Music Row by Brian Radenmaekers

 

 

 

 

 

  

  If your reaction upon first hearing finger-picking, songwriting bluesman Michael Chapman is something like mine, you'll be wondering what the hell you've been doing with yor life before this musical revelation - all 20 plus albums of it, dating to his 1969 debut. It's a body of work as impressive as it is staggering. It's also a little intimidating. Which is what makes Chapman's latest album, Time Past And Time Passing, such a great listen.

Michael Chapman

   For one, its a highly approachable, a sheer joy to keep spinning into the rotation. But it also spans a wide range of textures and styles, putting on display Chapman's decades of accumulated wisdom and skill.

   A native of England's Leeds, Chapman first got attention playing the folk circuits of the British Isles in the late 1960s, appearing with other acclaimed guitarists and songwriters like Nick Drake, Roy Harper and John Martyn.

   And though he first found audiences in the folk clubs of that era, he has long insisted he is not a folk singer, but a songwriter who plays guitar. Still he'll come to Philly this Sunday with the help of the Philadelphia Folksong Society and play a gig at the Commodore Barry Club, not far from the group's headquarters in Mount Airy.

   Chapman is perhaps best known for his first four albums he released, with his first one Rainmaker coming out on the Harvest label. But it was 1970's follow - up, Fully Qualified Survivor, featuring Mick Ronson who went on to become David Bowie's axeman in the Ziggy Stardust era and Rick Kemp ( of Steeleye Span ), that established Chapman as a force on the English scene.

   That release, selected by influencial disc jockey John Peel as his best album of 1970, is still a classic today, and featured a strikingly original blend of full-band richness, intricate guitar instrumentals and Chapman's forlorn lyrics.

   It was an album that instantly put him alongside the likes of Pentangle's Bert Jansch, and won him praise for inventive guitar-playing that could well stand on it's own for it's complexity and beauty.

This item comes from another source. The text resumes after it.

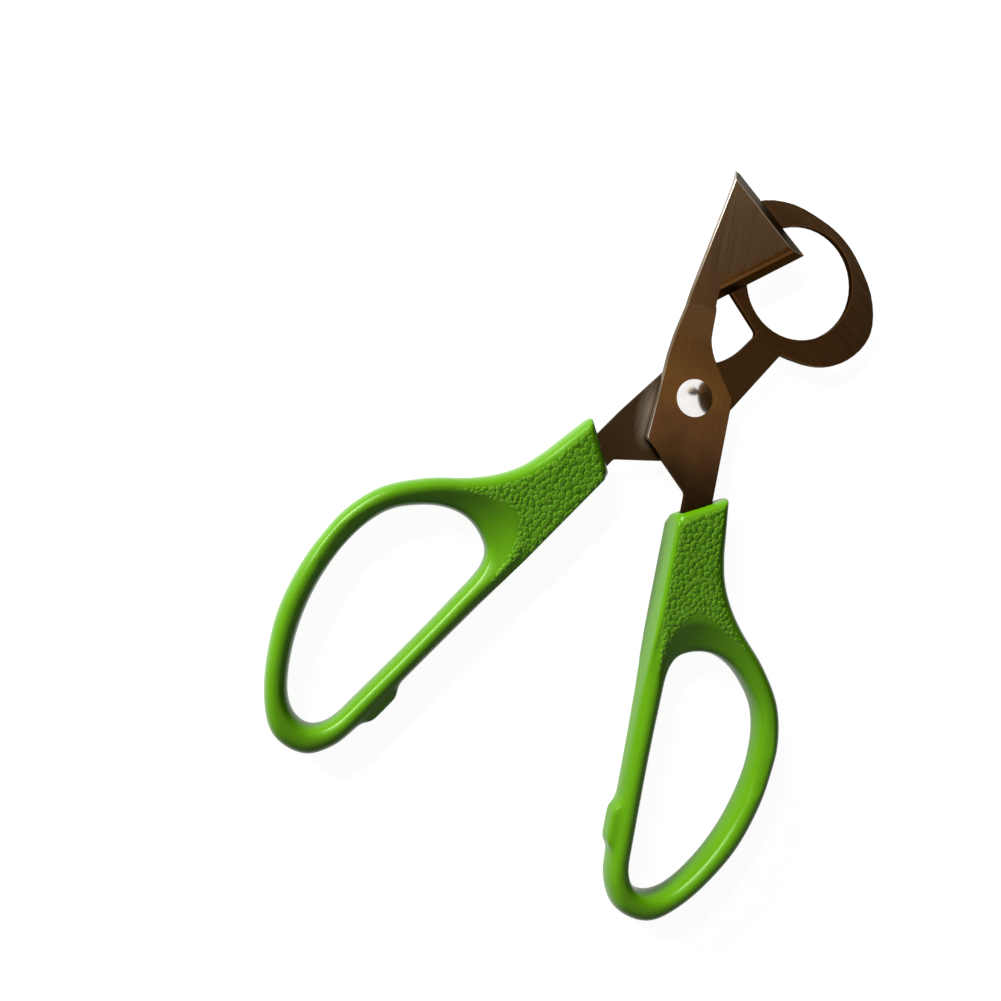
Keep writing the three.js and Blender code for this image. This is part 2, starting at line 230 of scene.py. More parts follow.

   Today, Chapman is still reveling in the seemingly boundless dimensions of his instrument, as is expressed magnificantly on Time Past And Time Passing, due out October 7th. Spanning more than an hour over 11 songs, the collection of new material was self-produced. From the first track, a split called "Strangers Map Of Texas / The Twisted Road", one gets the sense that Chapman has reached an easier, contemplative pace in his life, as a warm, sleepy finger-picked melody winds on for nearly three minutes before Chapman utters his first vocals. Even then his coarse voice seems just barely able to deliver the lines, telling us with no small dose of wisdom soaked melancholy, "I ain't never said it would be easy."

   He could have just as easily ended the song without the lyrics, making it a pleasant instrumental prelude. But this is where Chapman departs from many of the renowned guitarists he shares the "guitar legend" status with. He is not afraid to confine songs strictly to instrumental performance - his playing is that good, and shines through on numbers like the appropriately named "Faheys Dance." That number, named in honor of finger picking maverick John Fahey, father of the American Primative style that many have sought to emulate has plenty of Fahey in it. But is also gives Chapman a chance to show his aplomb on the strings, and like an old jazzman taking up his own variation on "St James Infirmary." Chapman takes Fahey's style and drives fast and hard, eventually pushing it's bluesy soul to a maddening pace before breaking down into a lopsided syncopation that will make you think your turntable has gone bad.

   That said, his vocals and lyrics act as a springboard to a whole other realm, where Chapman distinguishes himself all over again. With a voice that crackles like Cast King or Johnny Cash on his final A Hundred Highways, Chapman delivers a wallop of thought and emotion, as is the case with gems like "That Time of Night"

   "You know I don't get scared easy, but I do get scared. Cause you know it's that time of night, when nothing's going right."

   They are striking, almost terrifying words of desolation coming from a man who has spent decades wandering through the world of blues and is now finally coming into his twilight years. All across Time Past And Time Passing one finds a landscape of stunningly gorgeous compositions packed with bleak introspection and harmonious meditation, making it an album that is hard to put down or walk away from unshaken. Yes, it pushes you to see a world where the beautiful and sad are all twisted up in the same big mess, but it also restores a sense of love and appreciation for that mess and the journey it beckons of us.

   Playing with Chapman on his stateside tour is another young guitarist who got a boost fin his career from the attention and praise of Peel - Fishtown's Jack Rose. Rose recorded two sessions with Peel shortly before the legendary radio man passed away in 2004, and the finger-picking acoustic virtuoso will gladly admit that the recordings and airtime helped introduce him to a whole new set of European guitar fans.

   Look out for his latest release, I Do Play Rock And Roll, a collection of live songs recorded between 2004-06. Rose gives his classic compositions plenty of room to breathe and unwind - just as he will at the Commodore come Sunday evening.